Characterizing the Performance/Accuracy Tradeoff of High-Precision Applications via Auto-tuning*

Many scientific applications (e.g., molecular dynamics, climate modeling and astrophysical simulations) rely on floating-point arithmetic. Floating-point representation is by definition a finite approximation of real numbers, and thus it can lead to inaccuracy and reproducibility issues. To overcome these issues, existing work has proposed high-precision floating-point libraries to be used in scientific simulations, but they come at the cost of significant additional execution time. In this work we analyze performance and accuracy effects from tuning down groups of variables and operations guided by compile-time considerations. The goal of our tuning approach is to convert existing floating-point programs to mixed precision while balancing accuracy and performance.
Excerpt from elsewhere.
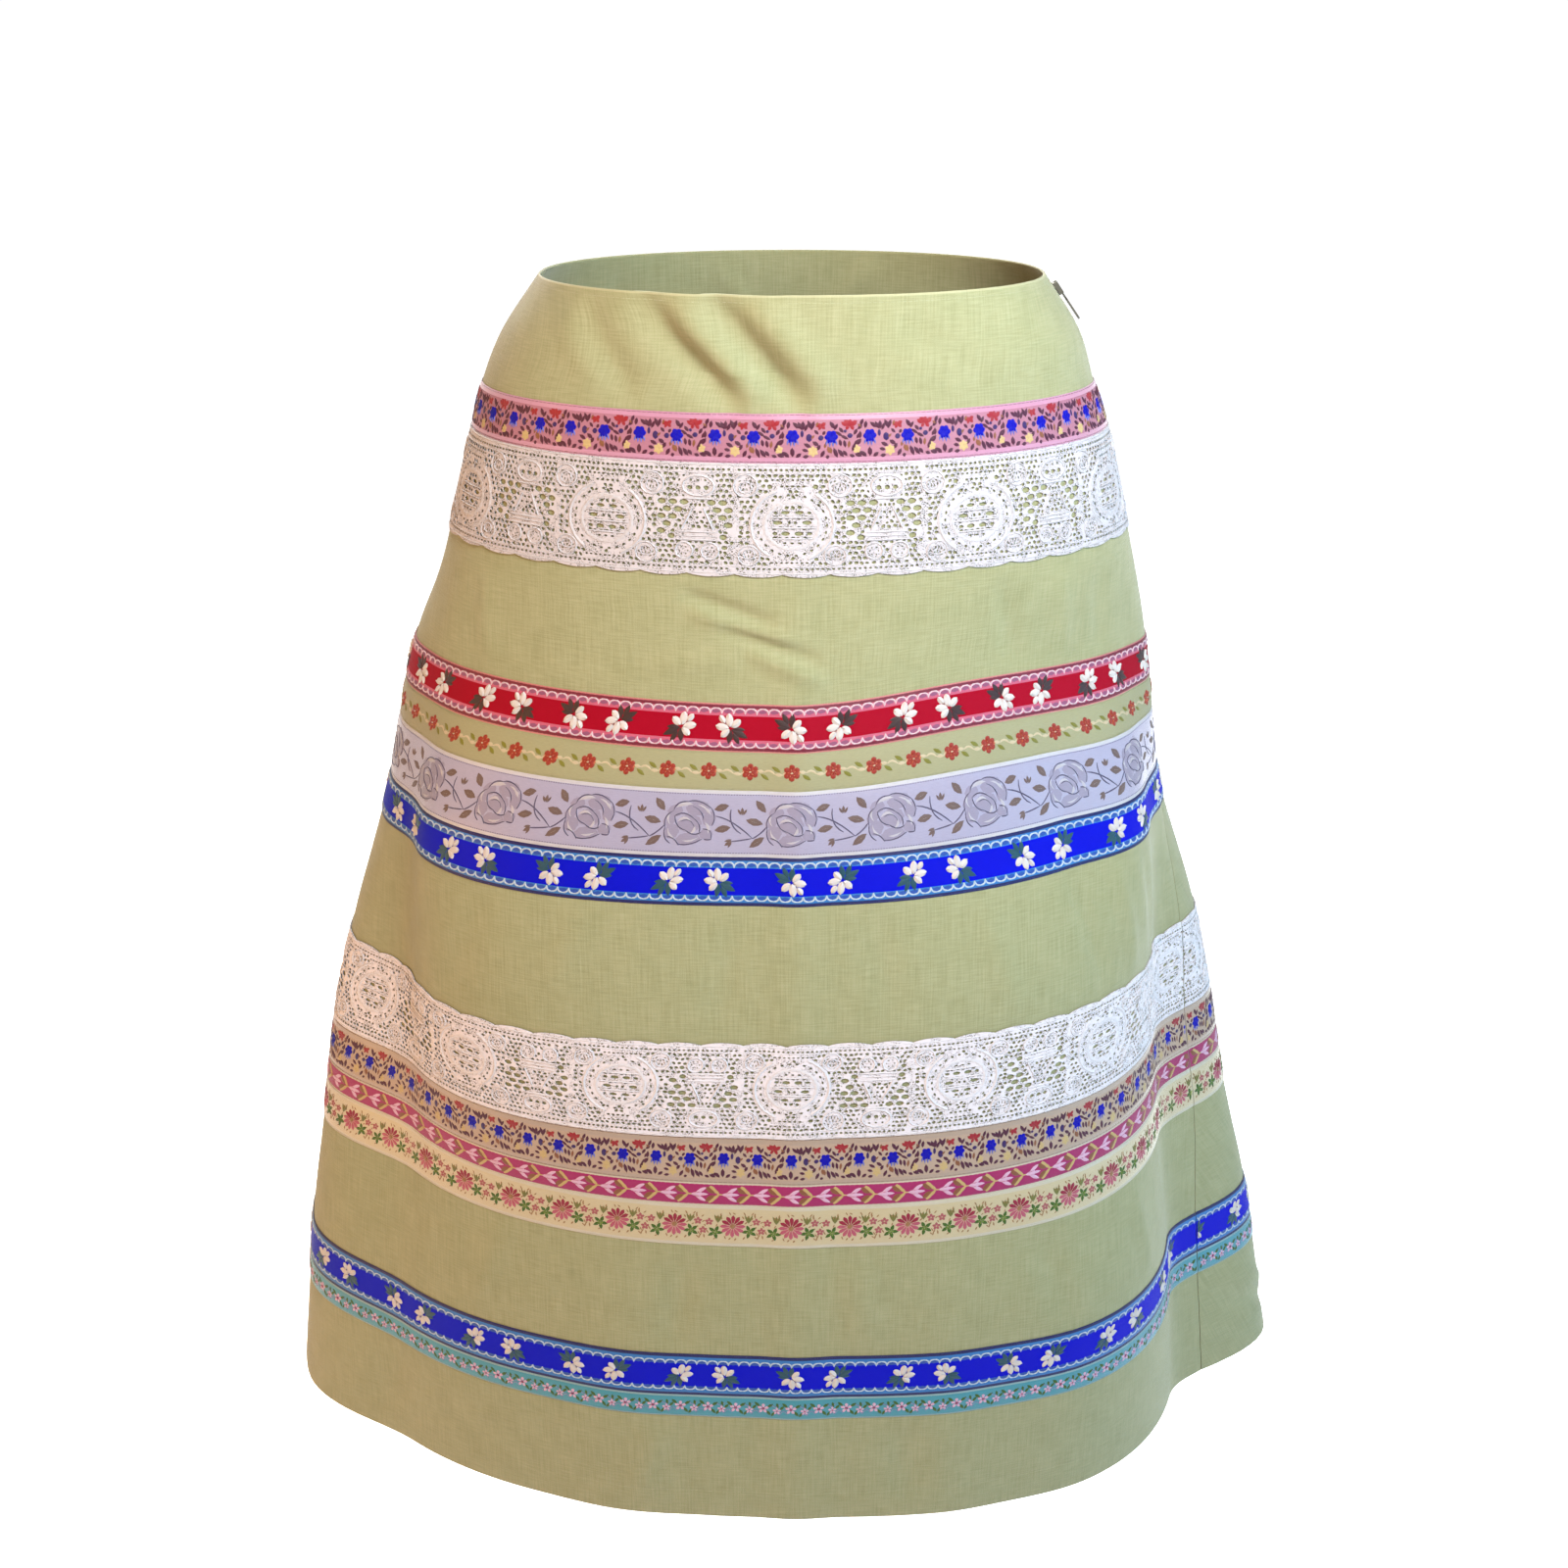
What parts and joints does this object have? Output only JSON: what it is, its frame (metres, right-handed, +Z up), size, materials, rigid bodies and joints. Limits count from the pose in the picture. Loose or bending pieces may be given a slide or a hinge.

To this end, the tuner starts by maximizing accuracy through the use of a high-precision library and then achieves performance gains under a given error bound by incrementally tuning down groups of variables and operations from higher to lower precision (e.g., double precision). The approach provides input-data independence in its results by defining tuning strategies based on loop structures and the investigation of floating-point computation patterns. In addition, it has a smaller search space than exhaustive or bitonic search algorithms, leading to a significant reduction in tuning time, especially on larger, long-running applications. We tested our tuning on a computational fluid dynamics (CFD) application.